I used a spitsticker (a type of graver), but I've also used a steel stylus made from the hinge-pin of a door, and also a small round metal iron file sharpened to a fine point. A sharpened iron nail would do in a pinch. You need not scratch or engrave very deeply, aluminium is quite soft. You can get aluminium plates from hardware stores, they need not be very thick, really, and you can glue the plate to a stiff block of hardwood or birch ply to re-enforce it. Use a paper with some spongy give, like cold press watercolour paper, or Arches gravure paper sold at art supply stores.

After you scratch, etch or engrave your little plate, dab regular printing ink, Process Black for example, rubber or oil based, the same as you use for Letterpress does fine. Then wipe it off. I used a small rubber squeegee, but you can even use your finger on something so small as this. You do not have to wipe the surface perfectly clear: there is a personality to an engraved impression, and sometimes the tint caused by residual ink left from the wiping process actually adds to the interest of the image.

You have to make a sandwich: a steel plate atop the plate, which is pressed into the paper (slightly dampened) which is backed by a give-able, or pliable piece of rubber or linoleum. Put this "sandwich" between the jaws of a vice, and crank her down for all she's worth. Intaglio presses exert enormous pressures. After a few tries, you will get the "feel" of how much ink to apply, how deep to etch, and how much "give" you need for the tympan.

The images are not large owing to the limited area provided by the jaws of a bench vice, but it is more than enough to provide an image that can work quite interestingly in concert with your letterpress work. And . . . add real value! Intaglio printing can be pretty expensive, really, and very time intensive as well - not to mention the time it takes to build up the engraving skill itself, but the labour and time spent pays off! And using the above suggestions, you don't have much capital investment, which makes it all the more attractive to me, anyway.

I'll not pose as an expert engraver by any means. I do linoleum and wood. I have engraved my share of end-grain and polymers, but Bewick I am not!! It's all for fun and for the experience. And once or twice I managed to sell some of the products thereof. Point is, you don't have to be an Albrecht Dürer or a Rembrandt to have some educational fun with this venue, and even pull a fairly decent, albeit tiny,  print!

Here are some photos of the process. The plate is about an inch and a half by one inch. The backing is linoleum, though I usually used hard rubber. Padding can be adjusted by strips of paper. The three different papers used was "Gravure", a laid stock;, Arches Cold Press watercolour; and a type of thick hot press. All worked, but the Gravure paper did handle moistening best.

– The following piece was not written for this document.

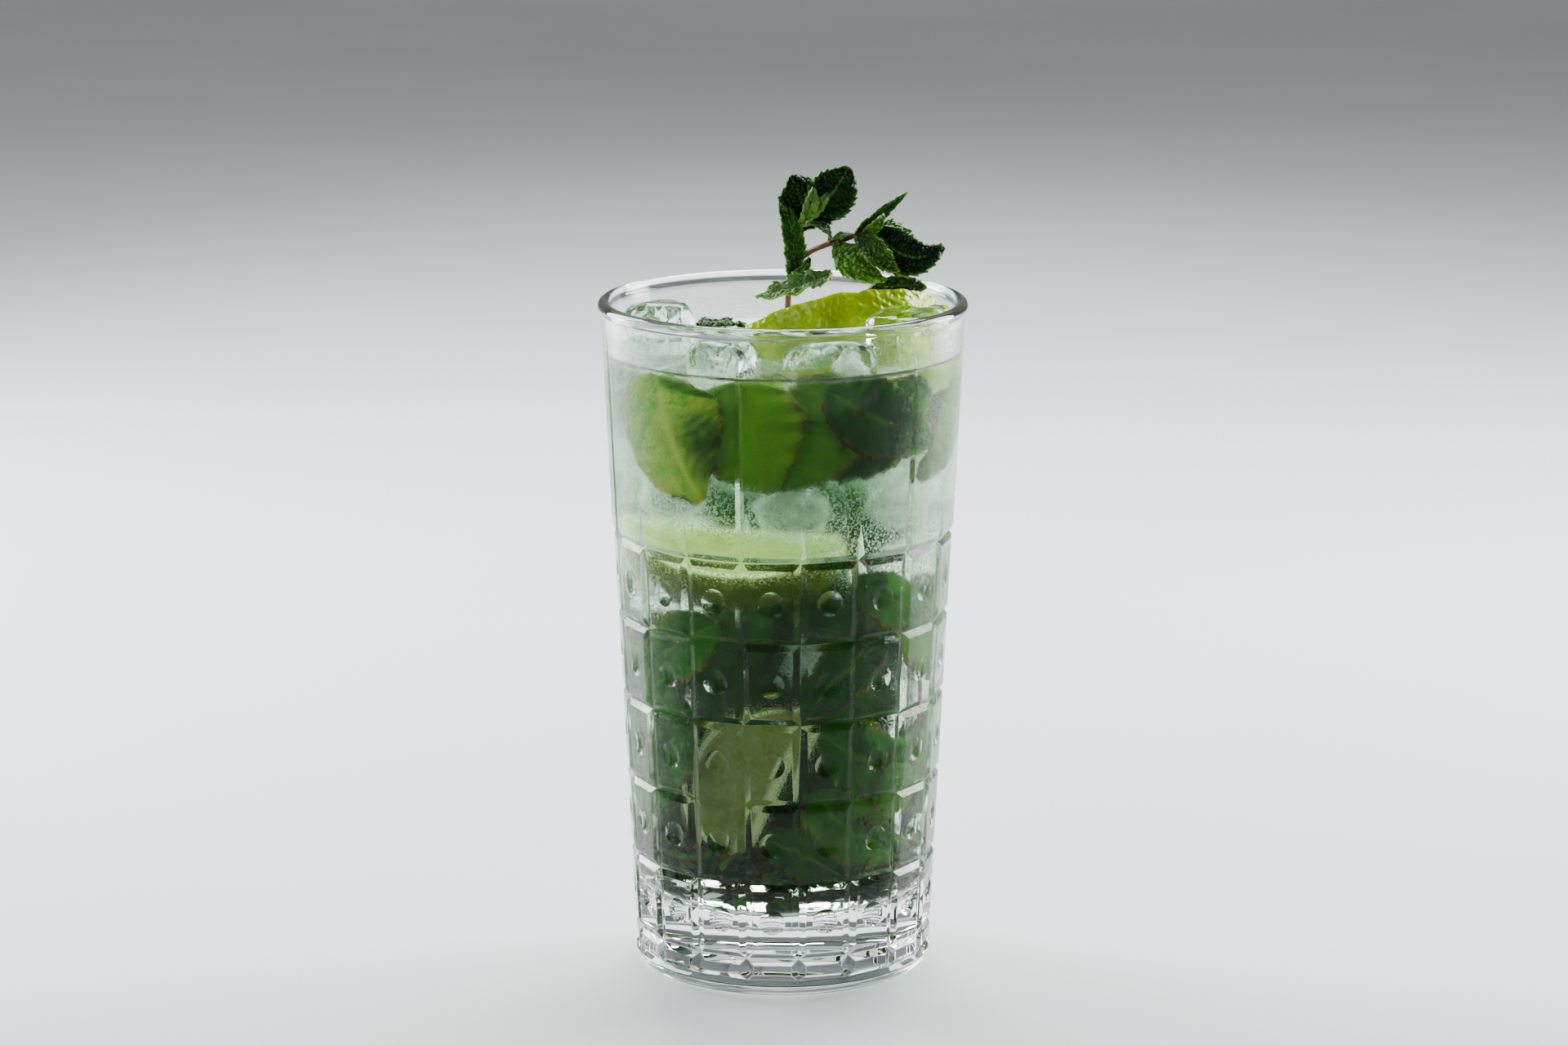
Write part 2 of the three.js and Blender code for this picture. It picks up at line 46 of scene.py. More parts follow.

This is pretty much the complete set up. Two steel plates, a hefty vice, a cut of scrap rubber or softer linoleum, a graving tool or stylus - a sharpener should be available, too - a small piece of polished metal, a softer type like aluminium which is pretty cheap, and some paper with some tooth and "give".






Here is a closeup of what I used on this particular plate. It's a spitsticker and Arkansas whet stone. Sharpness really helps make the cutting of the metal easy. The difference between a graver and a stylus is that a graver leaves no burr, it cuts it away as it gouges, or channels through the media. The stylus leaves a burr. Now, that burr has a unique characteristic all of it's own: it also holds ink. While the line produced by a stylus may not be quite as fine and refined and precise, it has it's own unique character. One of my art teachers likened it to a fine charcoal-drawn line, only velvety.


I do both graver and stylus techniques on my plates. I don't know if I do them correctly, nobody really taught me. I just looked at the old 19th century books on the subject and mostly copied the postures in the pictures. And since childhood, both here and in Europe, the old prints from the 15 and 16th centuries had always fascinated me. Particularly the Theodore De Bry prints.




Here is the aluminium plate and three separate pulls on three types of paper. The size of the plate is roughly one and one-half inches by one inch.




This is the print to the far right. I believe it is pressed into a hot press thick mill wove stock





This is the second from the right, the middle print. The paper is Gravure, Laid.







This is the print left of the group of three, printed on cold press Arches Watercolour stock. As you might be able to tell on all three, the impressions were pretty deep, the first probably the deepest. All were slightly moistened before the impression. I held the impression a few seconds before releasing the pressure and pulling the plate and paper "sandwich".






This is the "sandwich". The engraved or etched plate is on top, faced down upon the paper. Behind the paper is the pliable tympan, in this case Linoleum. Sometimes I could find vulcanized rubber sheeting or offset blanket material from the Military Surplus Store, and I would use them for backing. Of course, the rubber lasts a very long time. Linoleum on the other hand, will crumble and split in time, but it's cheap. And usually I don't do more than a few prints anyway. At least so far.






Here is the whole assembly in the vise. From the head-on angle, it might be hard to see the steel plate between the left jaw of the vice and the plate itself. The steel plate is only to spread out the pressure a little bit, maybe an additional 5% of coverage. It also protects the plate. the block that serves as the back, or "platen" upon which the rubber or linoleum tympan is mounted is birch ply. It could be any hard, smooth and even surface. The wood was handy.





Here the "make-up" is unpacked and opened up. All in all, not bad. Not exactly the Penny Black or Post Office Mauritius, but it is a real intaglio print in every sense of the word, not the worst in the world as far as the image goes (I'm a pushover for cabins in the snow with pine trees!). No Theodore DeBry print, but it was fun and most importantly . . . inexpensive!   That's, uh . . .  my middle name.


So there you go. A touch of Intaglio. Have fun, and keep the presses rolling!


Good Providence in all your endeavours!

-gary.




1 comment:

  1. This is very cool, Gary!! Thanks for sharing about it!